1. Where the assesse, a retired partner of a firm, wrote off an amount owned by the firm to it several years after the dissolution of the firm, It was held that the amount so written off was not deductible in computing the assessee’s income since the amount represented capital contribution to the firm as a result of which the assesse had become entitled to the share of profits and, that if at all it was a loss, it was a capital loss.
2. Loss relating to any business or profession discontinued before the commencement of previous year.
3. Loss suffered by the assesse firm doing business in distribution of films , of amount advanced by it to film producer for acquiring distribution right.
4. Anticipated future losses.
5. Loss of advance made for setting up a new business which ultimately could not be started.
6. Depreciation of fund kept in foreign currency for capital purposes.

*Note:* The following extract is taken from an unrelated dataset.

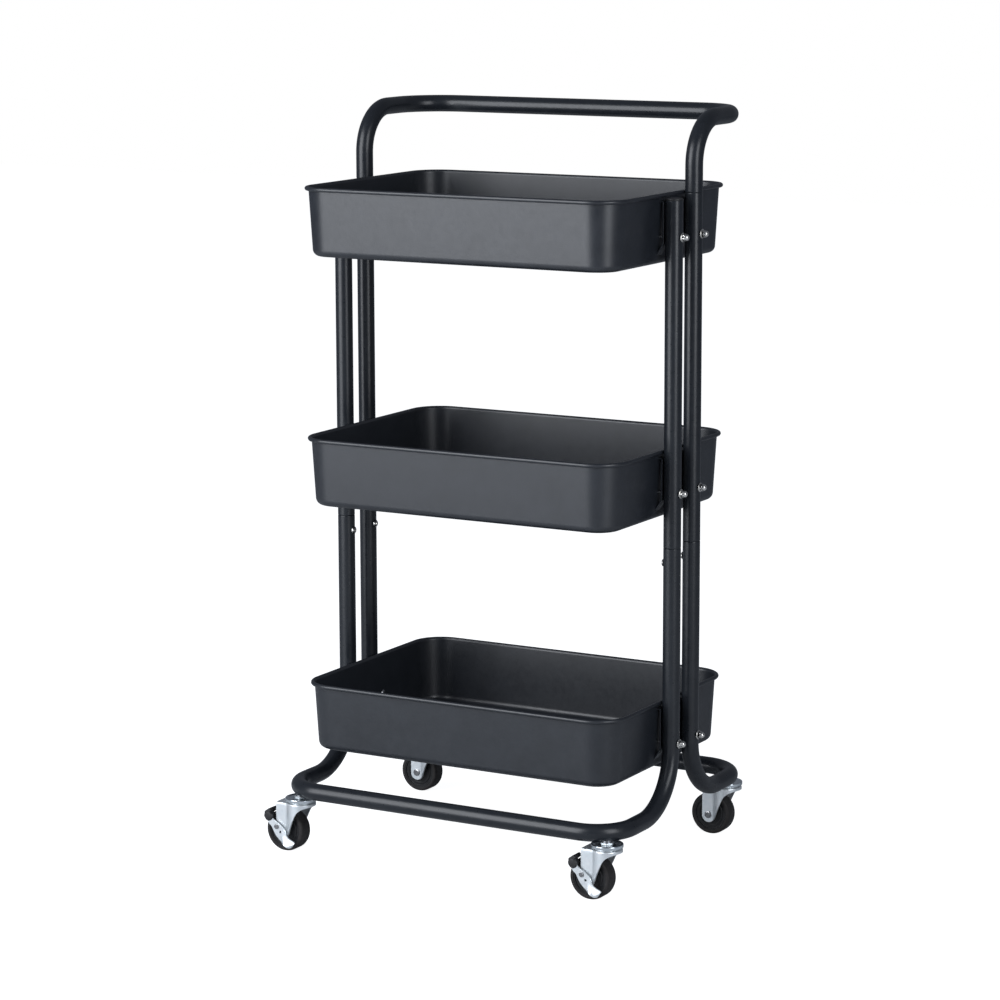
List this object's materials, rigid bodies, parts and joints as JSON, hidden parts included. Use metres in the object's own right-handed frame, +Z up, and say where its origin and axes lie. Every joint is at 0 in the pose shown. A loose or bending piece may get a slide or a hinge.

7. Loss arising from non recovery of tax paid by an agent on behalf of the non resident.
8. Loss incurred by assesse in encashment of cash certificate with bank prematurely for paying off of its debt to said bank in order to reduce quantum of bank interest.
9. Loss incurred due to devaluation of indian rupee in respect of unremitted profits earned in past on which income tax had already been levied.
10. Loss of security deposit made to obtain selling agency.
11. Where the assesse had constructed a bridge over a river to facilitate laying of water pipes leading to its benefication plant and the said bridge was washed away in heavy floods, it was held that loss ensuing from the said floods was not a business loss.
12. Where a deposit was made by the assesse company with another company in connection with a leave and license agreement to work in a mill owned by the latter company, loss due to irrecoverability of deposit would be a capital loss and not a business loss.